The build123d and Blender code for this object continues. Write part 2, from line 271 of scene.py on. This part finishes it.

──────

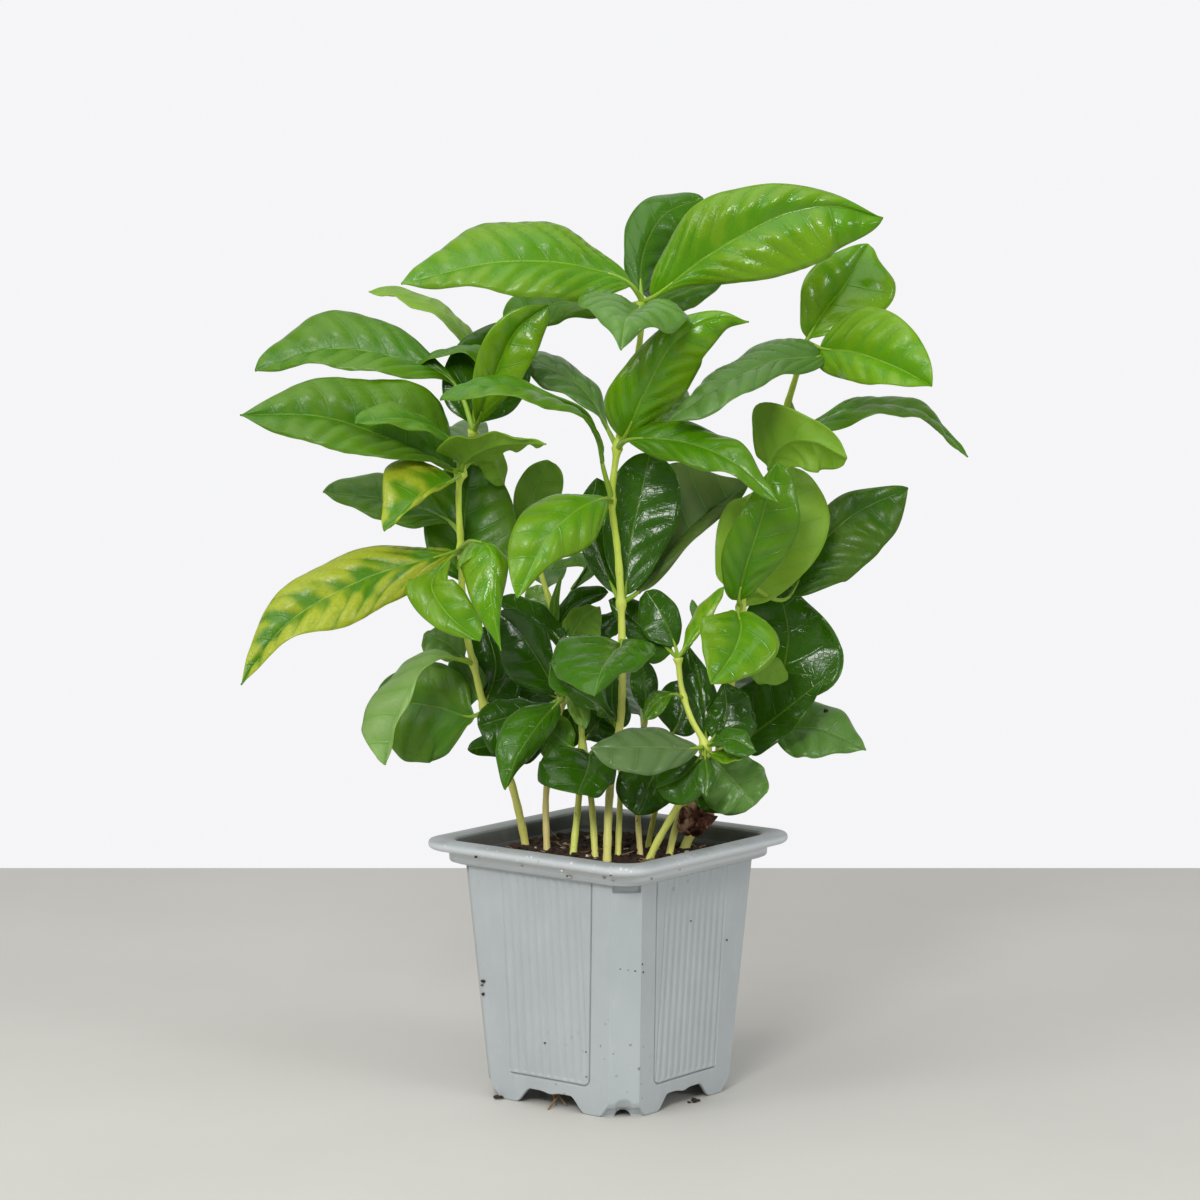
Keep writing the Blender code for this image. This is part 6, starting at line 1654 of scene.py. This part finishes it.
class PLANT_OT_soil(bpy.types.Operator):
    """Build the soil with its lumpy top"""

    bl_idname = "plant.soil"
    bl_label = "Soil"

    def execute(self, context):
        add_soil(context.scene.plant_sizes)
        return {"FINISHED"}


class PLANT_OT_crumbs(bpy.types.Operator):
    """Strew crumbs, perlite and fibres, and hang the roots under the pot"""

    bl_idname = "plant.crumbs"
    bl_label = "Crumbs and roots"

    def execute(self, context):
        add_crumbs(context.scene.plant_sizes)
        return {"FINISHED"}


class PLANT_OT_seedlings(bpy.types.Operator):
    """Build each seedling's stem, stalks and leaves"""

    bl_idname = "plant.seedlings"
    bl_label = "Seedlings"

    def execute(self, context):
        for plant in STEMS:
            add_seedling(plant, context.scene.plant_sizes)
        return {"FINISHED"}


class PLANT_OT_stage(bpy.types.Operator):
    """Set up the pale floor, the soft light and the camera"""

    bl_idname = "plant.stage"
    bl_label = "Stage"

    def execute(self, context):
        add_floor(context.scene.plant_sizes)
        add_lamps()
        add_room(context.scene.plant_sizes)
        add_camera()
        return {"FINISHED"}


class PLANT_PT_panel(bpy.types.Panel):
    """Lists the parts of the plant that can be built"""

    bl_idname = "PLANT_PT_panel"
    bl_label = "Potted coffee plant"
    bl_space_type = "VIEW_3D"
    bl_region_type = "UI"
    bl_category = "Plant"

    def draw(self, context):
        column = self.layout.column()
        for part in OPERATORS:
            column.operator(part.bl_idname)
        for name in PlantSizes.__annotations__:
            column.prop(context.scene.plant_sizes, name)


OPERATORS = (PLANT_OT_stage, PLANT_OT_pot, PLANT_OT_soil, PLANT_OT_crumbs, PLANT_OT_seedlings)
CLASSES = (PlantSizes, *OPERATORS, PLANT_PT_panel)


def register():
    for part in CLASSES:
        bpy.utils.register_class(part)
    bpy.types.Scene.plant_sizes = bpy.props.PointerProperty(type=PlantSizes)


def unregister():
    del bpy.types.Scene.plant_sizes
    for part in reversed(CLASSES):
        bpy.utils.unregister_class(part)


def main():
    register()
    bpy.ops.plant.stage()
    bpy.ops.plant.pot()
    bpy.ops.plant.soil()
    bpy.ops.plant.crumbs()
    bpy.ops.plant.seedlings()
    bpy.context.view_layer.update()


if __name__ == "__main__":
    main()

──────

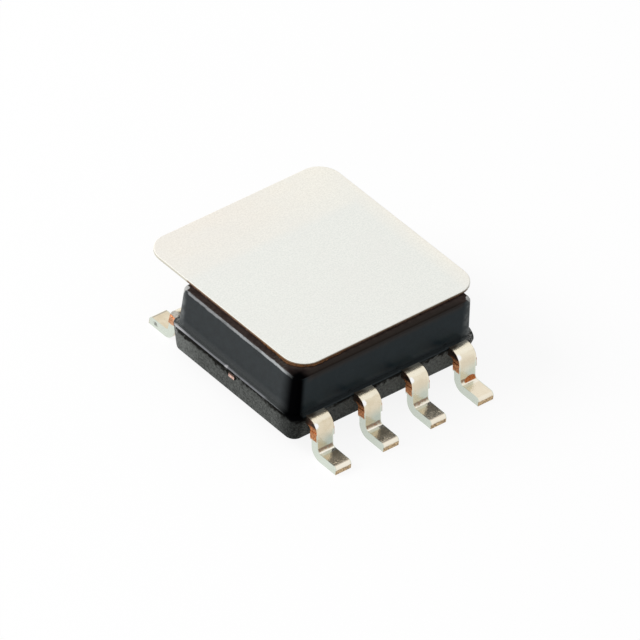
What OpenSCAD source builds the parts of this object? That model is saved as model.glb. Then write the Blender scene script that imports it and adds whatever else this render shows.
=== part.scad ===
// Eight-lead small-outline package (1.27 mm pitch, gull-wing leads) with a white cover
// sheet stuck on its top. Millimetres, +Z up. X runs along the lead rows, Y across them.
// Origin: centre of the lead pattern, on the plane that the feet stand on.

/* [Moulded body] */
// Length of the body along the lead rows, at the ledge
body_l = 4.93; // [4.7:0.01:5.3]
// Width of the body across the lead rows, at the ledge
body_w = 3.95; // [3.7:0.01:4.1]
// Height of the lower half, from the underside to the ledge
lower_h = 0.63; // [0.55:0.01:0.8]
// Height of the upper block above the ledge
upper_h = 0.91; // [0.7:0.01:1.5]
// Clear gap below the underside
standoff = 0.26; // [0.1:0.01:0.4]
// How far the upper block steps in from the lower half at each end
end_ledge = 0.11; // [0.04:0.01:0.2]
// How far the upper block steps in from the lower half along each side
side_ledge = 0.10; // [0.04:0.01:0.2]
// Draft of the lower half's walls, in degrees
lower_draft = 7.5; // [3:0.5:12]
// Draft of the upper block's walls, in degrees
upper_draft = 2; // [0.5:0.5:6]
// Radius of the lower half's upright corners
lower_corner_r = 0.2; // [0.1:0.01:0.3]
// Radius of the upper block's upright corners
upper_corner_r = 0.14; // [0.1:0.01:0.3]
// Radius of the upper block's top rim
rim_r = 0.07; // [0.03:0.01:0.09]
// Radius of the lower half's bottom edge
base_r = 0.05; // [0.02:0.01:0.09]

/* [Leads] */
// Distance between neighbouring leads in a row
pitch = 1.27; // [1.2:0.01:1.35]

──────

Task statement:
Starting at the line that contains "Keep writing the", set down every line up to and including the line that contains "bpy.utils.unregister_class(part)", exactly as given, and no other line.

Expected answer:
Keep writing the Blender code for this image. This is part 6, starting at line 1654 of scene.py. This part finishes it.
class PLANT_OT_soil(bpy.types.Operator):
    """Build the soil with its lumpy top"""

    bl_idname = "plant.soil"
    bl_label = "Soil"

    def execute(self, context):
        add_soil(context.scene.plant_sizes)
        return {"FINISHED"}


class PLANT_OT_crumbs(bpy.types.Operator):
    """Strew crumbs, perlite and fibres, and hang the roots under the pot"""

    bl_idname = "plant.crumbs"
    bl_label = "Crumbs and roots"

    def execute(self, context):
        add_crumbs(context.scene.plant_sizes)
        return {"FINISHED"}


class PLANT_OT_seedlings(bpy.types.Operator):
    """Build each seedling's stem, stalks and leaves"""

    bl_idname = "plant.seedlings"
    bl_label = "Seedlings"

    def execute(self, context):
        for plant in STEMS:
            add_seedling(plant, context.scene.plant_sizes)
        return {"FINISHED"}


class PLANT_OT_stage(bpy.types.Operator):
    """Set up the pale floor, the soft light and the camera"""

    bl_idname = "plant.stage"
    bl_label = "Stage"

    def execute(self, context):
        add_floor(context.scene.plant_sizes)
        add_lamps()
        add_room(context.scene.plant_sizes)
        add_camera()
        return {"FINISHED"}


class PLANT_PT_panel(bpy.types.Panel):
    """Lists the parts of the plant that can be built"""

    bl_idname = "PLANT_PT_panel"
    bl_label = "Potted coffee plant"
    bl_space_type = "VIEW_3D"
    bl_region_type = "UI"
    bl_category = "Plant"

    def draw(self, context):
        column = self.layout.column()
        for part in OPERATORS:
            column.operator(part.bl_idname)
        for name in PlantSizes.__annotations__:
            column.prop(context.scene.plant_sizes, name)


OPERATORS = (PLANT_OT_stage, PLANT_OT_pot, PLANT_OT_soil, PLANT_OT_crumbs, PLANT_OT_seedlings)
CLASSES = (PlantSizes, *OPERATORS, PLANT_PT_panel)


def register():
    for part in CLASSES:
        bpy.utils.register_class(part)
    bpy.types.Scene.plant_sizes = bpy.props.PointerProperty(type=PlantSizes)


def unregister():
    del bpy.types.Scene.plant_sizes
    for part in reversed(CLASSES):
        bpy.utils.unregister_class(part)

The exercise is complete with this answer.